You turn up with a sore tooth. He does his thing and wonders, if you brush your teeth 3x a day, and floss, and use some mouthwash, I’ll leave the tooth in. If you won’t, I’ll pull it now and save problems later.
He has to make a call on what he thinks you’re likely to do. He has a little benefit in that past behaviour is a good predictor of future behaviour and he may have a case history but, for the most part, believes he is a better predictor of your behaviour than you are.
Maybe he’s right.
It would seem like our individual predictions would be worse if the future behavior was virtuous but onerous. For example, we know it’s good to floss, and our dentist expects us to, and we really intend to try, so we say, “Yes, I’ll floss every day.” Then, reality settles in… flossing isn’t fun, it takes time, it’s time for bed and we are tired, so we skip it.
Marketing predictions can be just as dicey due to interference by external factors. Even if I tell a market researcher that I will definitely buy their product, that purchase could be derailed buy another product being on sale or more convenient, or even a better pitch at the point of sale.
There are no silver bullets in Market Research.
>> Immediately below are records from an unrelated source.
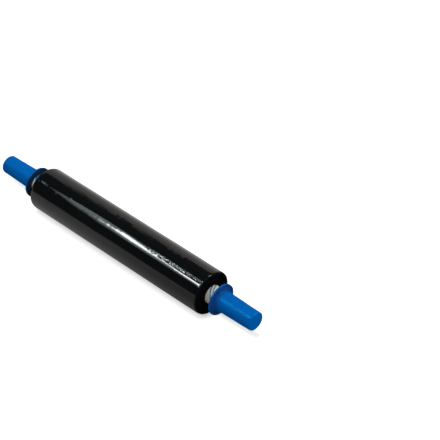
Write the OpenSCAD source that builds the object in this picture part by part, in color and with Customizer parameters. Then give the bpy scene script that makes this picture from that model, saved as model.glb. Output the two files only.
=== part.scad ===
// Roll of hand stretch film. Black film is wound on a paper core that stands out at both ends,
// and a flanged hand grip turns in each end of the core. The roll lies along X, on a small flat
// in its lowest turns, and the origin is at the middle of that flat.

/* [Film] */
// Width of the film, which is the length of the wound body
film_w = 508; // [300:1:760]
// Outside diameter of the wound film
film_od = 97.5; // [84:0.5:140]
// Rounding of the wound body's outer corner at the right end
film_edge_r = 6; // [1:0.5:8]
// Rounding of its outer corner at the left end, where the last turns have slipped inwards
left_edge_r = 11; // [1:0.5:12]
// Rings of turns that can be told apart on each end of the wound body
ring_count = 12; // [4:1:20]
// Most that a ring of turns stands back from the outermost one
ring_step = 0.9; // [0.2:0.1:1.5]
// Width of the flat that the soft turns take where they lie
rest_w = 13; // [10:0.5:20]

/* [Loose end of the film] */
// Height of the loose end above the turn under it
tail_h = 0.4; // [0.2:0.05:0.8]
// Angle of the loose end below the horizontal, on the +Y side
tail_angle = 30; // [15:1:38]
// Angle over which the last turn sinks back into the roll
tail_span = 40; // [20:1:44]

/* [Core] */
// Inside diameter of the paper core
core_id = 38.1; // [30:0.1:44]
// Wall of the paper core
core_wall = 1.5; // [1:0.1:4]
// Length of core that shows past each end of the film
core_overhang = 21.7; // [8:0.1:50]

/* [Flange of the handle] */
// Diameter of the flange
flange_od = 70.5; // [60:0.5:80]
// Thickness of the flange
flange_t = 4.6; // [3.2:0.1:8]
// Rounding of the flange's rim
rim_r = 1.5; // [0.5:0.1:1.5]
// Depth of the hollow turned in the flange's outer face, inside the rim
flange_dish = 1.2; // [0.2:0.1:1.5]

/* [Grip of the handle] */
// Diameter of the grip where it leaves the flange
grip_od = 45; // [38:0.5:50]
// Diameter of the grip at its outer end
grip_end_od = 41.5; // [34:0.5:48]
// Length of the grip past the flange
grip_len = 94.5; // [60:0.5:140]
// Rounding between the grip and the flange
grip_fillet_r = 4; // [1:0.5:5]
// Rounding of the grip's closed end
grip_edge_r = 3; // [0.5:0.1:4]
// Wall of the hollow moulding
handle_wall = 2.6; // [1.5:0.1:4]

/* [Spindle of the handle] */
// Length of the spindle inside the core
spindle_len = 60; // [30:0.5:120]
// Length of the lead-in at the spindle's tip
lead_in = 4; // [1:0.5:8]
// Clearance all round between the spindle and the core
spindle_clear = 0.3; // [0.1:0.05:0.6]
// Gap between the flange and the end of the core
flange_gap = 0.3; // [0.1:0.05:1]

/* [Hidden] */
$fn = 96;

// Radii, and the height of the roll's axis over the flat
film_r = film_od / 2;
core_r = core_id / 2 + core_wall;
flange_r = flange_od / 2;
grip_r = grip_od / 2;
grip_end_r = grip_end_od / 2;
spindle_r = core_id / 2 - spindle_clear;
axis_z = sqrt(film_r * film_r - rest_w * rest_w / 4);

// Places along the roll
film_end = film_w / 2;
core_end = film_end + core_overhang;
flange_x = core_end + flange_gap;

// Steps in the turn from one ring to the next, one for each end, so that no two look alike
LEFT_TURN = 137.5;
RIGHT_TURN = 98;
// Turn and share that make the rings' widths uneven
WIDTH_TURN = 71;
WIDTH_SWING = 0.3;
// The last turn's wedge: steps of its curve, how far it sinks and how deep its root lies
TAIL_STEPS = 20;
TAIL_SINK = 0.05;
TAIL_ROOT = 1.5;
// Steps of a quarter round, and of the hollow in the flange's face
ARC_STEPS = 8;
DISH_STEPS = 10;
// How far a cutting block reaches past what it cuts
OVER = 5;

FILM_BLACK = [0.05, 0.055, 0.06];
CORE_CREAM = [0.88, 0.85, 0.78];
HANDLE_BLUE = [0, 0.33, 0.65];

// Points of an arc about [x, y], from angle a0 to a1
function arc(x, y, r, a0, a1) =
    [for (i = [0:ARC_STEPS]) let (a = a0 + (a1 - a0) * i / ARC_STEPS) [x + r * cos(a), y + r * sin(a)]];

function polar(r, a) = [r * cos(a), r * sin(a)];

// Inner radius of ring i of the turns; ring 0 starts at the core, and the last ends at the corner
function ring_radius(i, edge_r) =
    let (swing = i == 0 || i == ring_count ? 0 : WIDTH_SWING * sin(WIDTH_TURN * i))
    core_r + (film_r - edge_r - core_r) * (i + swing) / ring_count;

// How far ring i stands back; the outermost ring stands back by nothing
function ring_back(i, turn) = ring_step * (1 - cos(turn * (ring_count - 1 - i))) / 2;

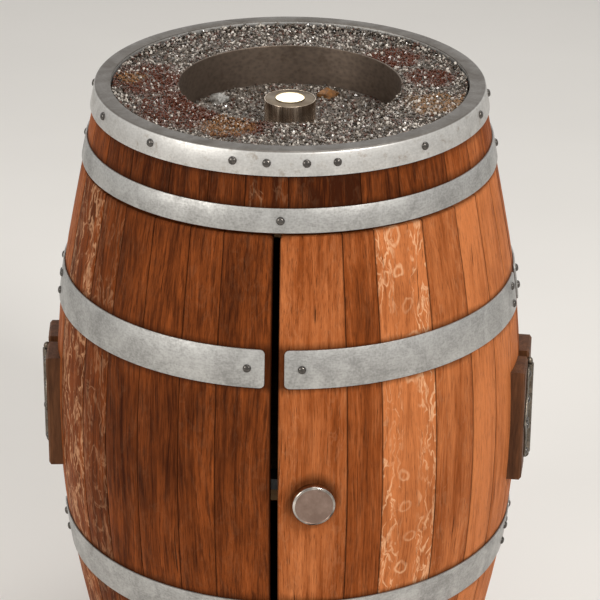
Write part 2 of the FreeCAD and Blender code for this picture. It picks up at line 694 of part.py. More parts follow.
def catch_parts():
    """Housing of the double magnetic catch, and the two magnets in its front."""
    front = -catch_front()
    body_front = front + MAGNET_THICKNESS
    corner = Vector(-CATCH_HALF_WIDTH, body_front, SHELF_TOP)
    housing = Part.makeBox(2 * CATCH_HALF_WIDTH, CATCH_DEPTH, CATCH_HEIGHT, corner)
    half_way = SHELF_TOP + CATCH_HEIGHT / 2
    upright = [edge for edge in housing.Edges if abs(edge.CenterOfMass.z - half_way) < 0.01]
    housing = housing.makeFillet(MAGNET_MARGIN, upright)
    magnets = []
    for left in (MAGNET_MARGIN - CATCH_HALF_WIDTH, CATCH_HALF_WIDTH - MAGNET_MARGIN - MAGNET_WIDTH):
        corner = Vector(left, front, SHELF_TOP + MAGNET_MARGIN)
        magnets.append(Part.makeBox(MAGNET_WIDTH, MAGNET_THICKNESS, CATCH_HEIGHT - 2 * MAGNET_MARGIN, corner))
    return housing, magnets


# ---------------------------------------------------------------- fire top

def tray_radius():
    """Outer radius of the tray, which passes the cap's lip and the narrowest part of the chime."""
    throat = side_radius(STAVE_TOP - CHIME_LENGTH) - STAVE_THICKNESS
    return min(CAP_INNER_RADIUS, throat) - TRAY_CLEARANCE


def gravel_tray():
    radius = tray_radius()
    low = TOP_HEAD_FACE
    rim = CASK_HEIGHT - TRAY_RIM_DROP
    hole = BOWL_RADIUS + TRAY_CLEARANCE
    points = [(hole, low), (radius, low), (radius, rim), (radius - TRAY_SHEET, rim)]
    return swept(points + [(radius - TRAY_SHEET, low + TRAY_SHEET), (hole, low + TRAY_SHEET)])


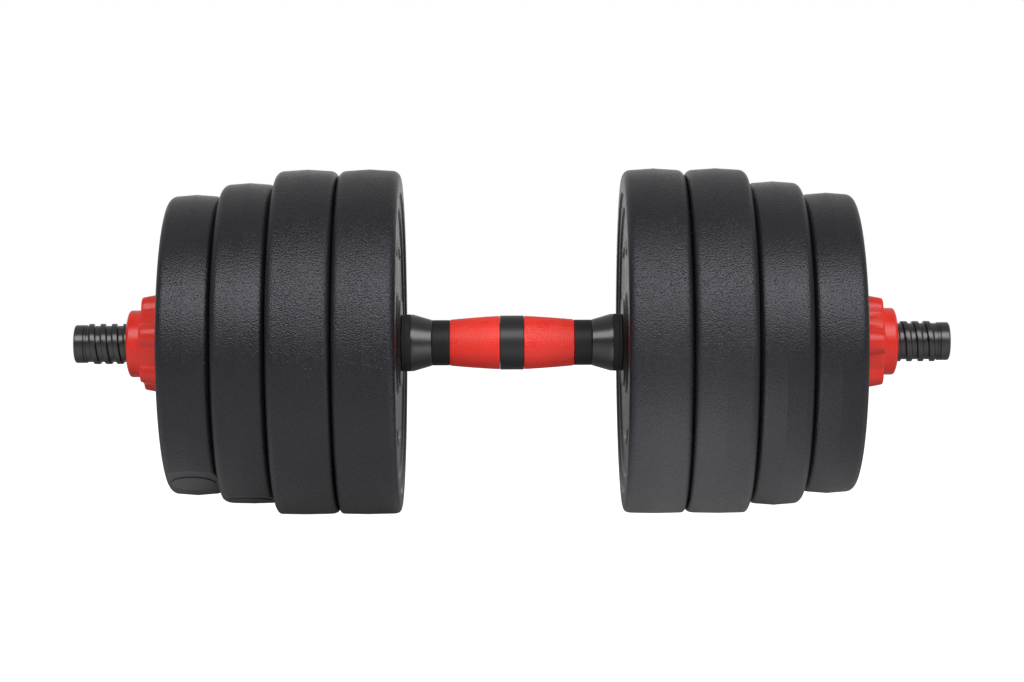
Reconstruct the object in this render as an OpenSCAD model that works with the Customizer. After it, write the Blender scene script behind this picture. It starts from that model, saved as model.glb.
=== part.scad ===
// Adjustable dumbbell: a plastic-jacketed steel bar with a screw thread at each end,
// four concrete-filled plastic plates a side, and a star nut that clamps each stack.
// The bar lies along X. The origin is on the floor under the middle of the grip.

/* [Bar] */
// Length of the bar from end to end
bar_length = 500; // [480:5:560]
// Outside diameter of the steel tube inside the bar
tube_d = 17; // [14:0.5:17.5]
// Wall of the steel tube
tube_wall = 2.5; // [1.5:0.5:3]
// Diameter of the plain nose at each end of the bar
nose_d = 21.8; // [21.4:0.1:21.9]
// Length of the plain nose at each end of the bar
nose_length = 7; // [6:0.1:7]

/* [Thread] */
// Distance from one turn of the thread to the next
thread_pitch = 6.5; // [6.2:0.1:6.7]
// Diameter across the crests of the thread
crest_d = 23.3; // [23:0.1:23.6]
// Diameter at the roots of the thread
root_d = 20.8; // [20.4:0.1:21]

/* [Grip] */
// Distance between the two inner faces of the plate stacks
grip_gap = 126.4; // [120:0.2:132]
// Diameter of the black band in the middle of the grip
band_d = 31; // [29:0.5:33]
// Width of the black band in the middle of the grip
band_width = 13.1; // [10:0.1:16]
// Distance from the middle of the bar to the outer end of each red sleeve
sleeve_end = 35.9; // [32:0.1:37]
// Diameter of the neck between sleeve and collar
neck_d = 26; // [25:0.5:27]
// Diameter of the stop collar and its rubber pad
collar_d = 32.7; // [32:0.1:34]

/* [Plates] */
// Diameter of the two large plates
large_d = 198.8; // [190:0.2:206]
// Space along the bar that a large plate takes
large_pitch = 35.4; // [34:0.1:38]
// Diameter of the medium plate
medium_d = 185.2; // [180:0.2:190]
// Space along the bar that the medium plate takes
medium_pitch = 30.5; // [30:0.1:32]
// Diameter of the small plate
small_d = 172; // [166:0.2:178]
// Space along the bar that the small plate takes
small_pitch = 30.3; // [29:0.1:32]
// Diameter of the hole through each plate
bore_d = 26; // [26:0.1:27]
// Thickness of the plastic shell
wall = 3; // [2.5:0.1:3.2]
// How far the medium and small plates hang below the bar's own axis
hang = 0.8; // [0:0.1:0.9]

/* [Star nut] */
// Number of lobes on the nut
lobes = 6; // [5:1:7]
// Diameter of the round boss on the nut's outer side
boss_d = 38.3; // [36:0.1:40]
// Length of the nut along the bar
nut_length = 23.8; // [22:0.2:25]

/* [Hidden] */
$fn = 96;
LEFT = -1;
RIGHT = 1;
INNER_LARGE = 0;
OUTER_LARGE = 1;
MEDIUM = 2;
SMALL = 3;

fit = 0.05;           // gap between pieces that are fixed to each other
face_gap = 0.2;       // gap between plates that stand side by side
mould_black = "#2b2c2f";
gloss_black = "#202124";
grip_red = "#e8332c";

// Plates, numbered outwards from the grip.
plate_d = [large_d, large_d, medium_d, small_d];
plate_pitch = [large_pitch, large_pitch, medium_pitch, small_pitch];
plate_drop = [0, 0, hang, hang];
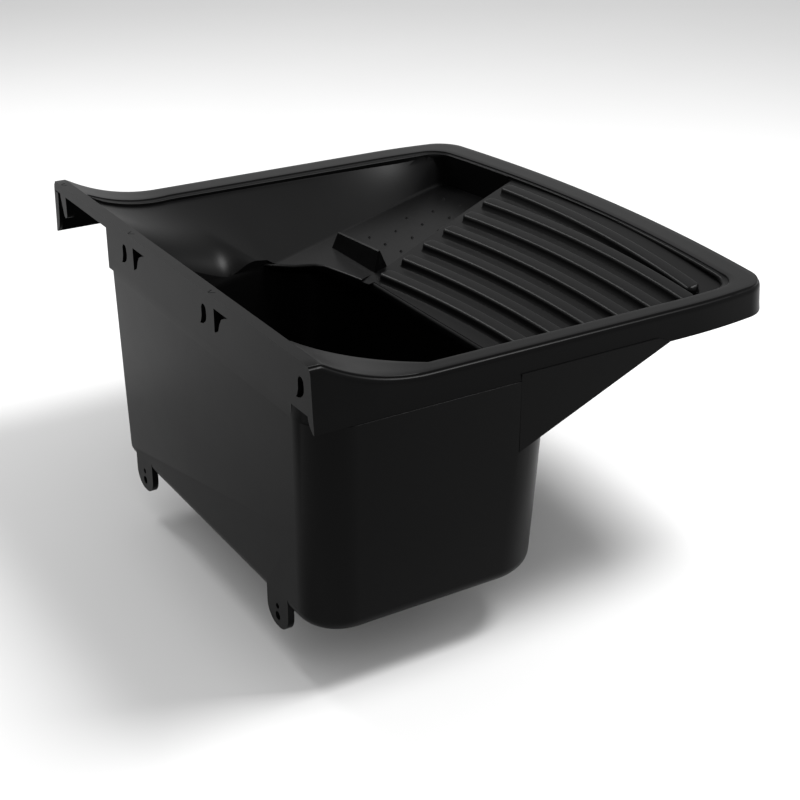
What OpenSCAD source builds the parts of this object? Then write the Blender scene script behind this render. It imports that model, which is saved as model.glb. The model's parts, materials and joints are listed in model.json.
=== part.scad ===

Brain activity combined with traditional methods will tell a much more compelling story mostly because:
a) you’re not going to get n=200 people in a timely fashion to do “brainscan” methods as this takes everyone back to f2f interviewing. Great if a client is going to wait for their information however, this isn’t what the marketplace is telling us.
b) there is plenty of data yet to still validate in this arena and n=10 studies aren’t going to get a lot of folks there believing it is the panacea. There needs to be considerable investment here beyond just the technologies at hand.
Don’t get me wrong, I am and will continue to be a big supporter of this additional evidence in helping Market Researchers provide amazing insights to our clients. I just think we have a ways to go yet as an industry in our relationships with the customers/respondents and that we will respect their privacy and treat their information properly.
Non-invasive headbands or other devices are nice, but we have to be careful on bordering on “big brother”.